A foxglove appears on the left of the centre vertical picture above.
In the heat of this day glorying in a cloudless blue sky, the tinkling of the water feature installed yesterday was most tantalising.
A Pittosporum is a small shrub with attractive curly leaves. Except when it is allowed to grow into a tree. Our head gardener states that ours would have taken about five years to reach its current height. This is why those shrubs around it have been deprived of air, space, and light. My task this afternoon was to reduce its impact on its neighbours and, accepting that it is now a tree, to give it shape. This was done with the aid of a sharp saw and long loppers; and Jackie to poke levelling stones under the legs of the stepladder and hold it steady as I ventured aloft. The sun, screened behind the high branches, streamed through those that were left at the end of the effort. Hopefully, the myrtle, and the pink rose, will reap the benefit.

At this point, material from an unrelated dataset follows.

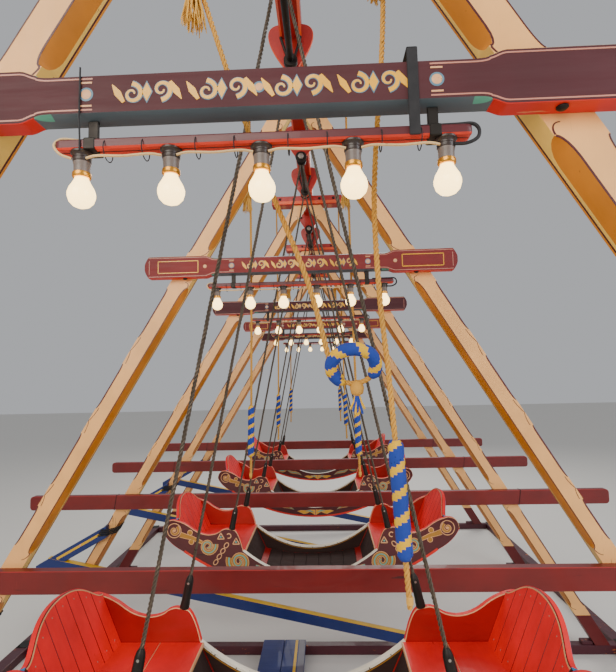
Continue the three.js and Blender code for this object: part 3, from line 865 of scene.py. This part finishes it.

There hasn’t been much time for a while for a journey over to Poulner to visit the delightful Donna-Marie’s hair salon, so, before dinner, Jackie took up her scissors where she had left them off more than forty years ago, and cut my hair. They weren’t actually the same scissors. Dressmaking ones had to suffice.
Dinner was a gorgeously coloured and tasting beef casserole with mashed potato, carrots, and parsnip, followed by Post House Pud. Jackie drank Tsing Tao, whilst I opened a bottle of Las Primas Gran Familia tempranillo 2013 and consumed some of its contents.
The method for cooking the casserole is as follows:
Take about 1 lb. of frying beef in assorted Supermarket packs picked up on special offer; 5 medium onions; 3 peppers (in this case red); lots of mushrooms, and garlic cloves to taste.
Cook the beef in a pressure cooker (15 minutes in our new induction hob friendly one) with a Knorr beef stock cube.
Meanwhile stir-fry the onions, garlic, peppers, and mushrooms.
Then put all the ingredients together in a saucepan or casserole dish with about half a pint of red wine and simmer on a low heat for about half an hour.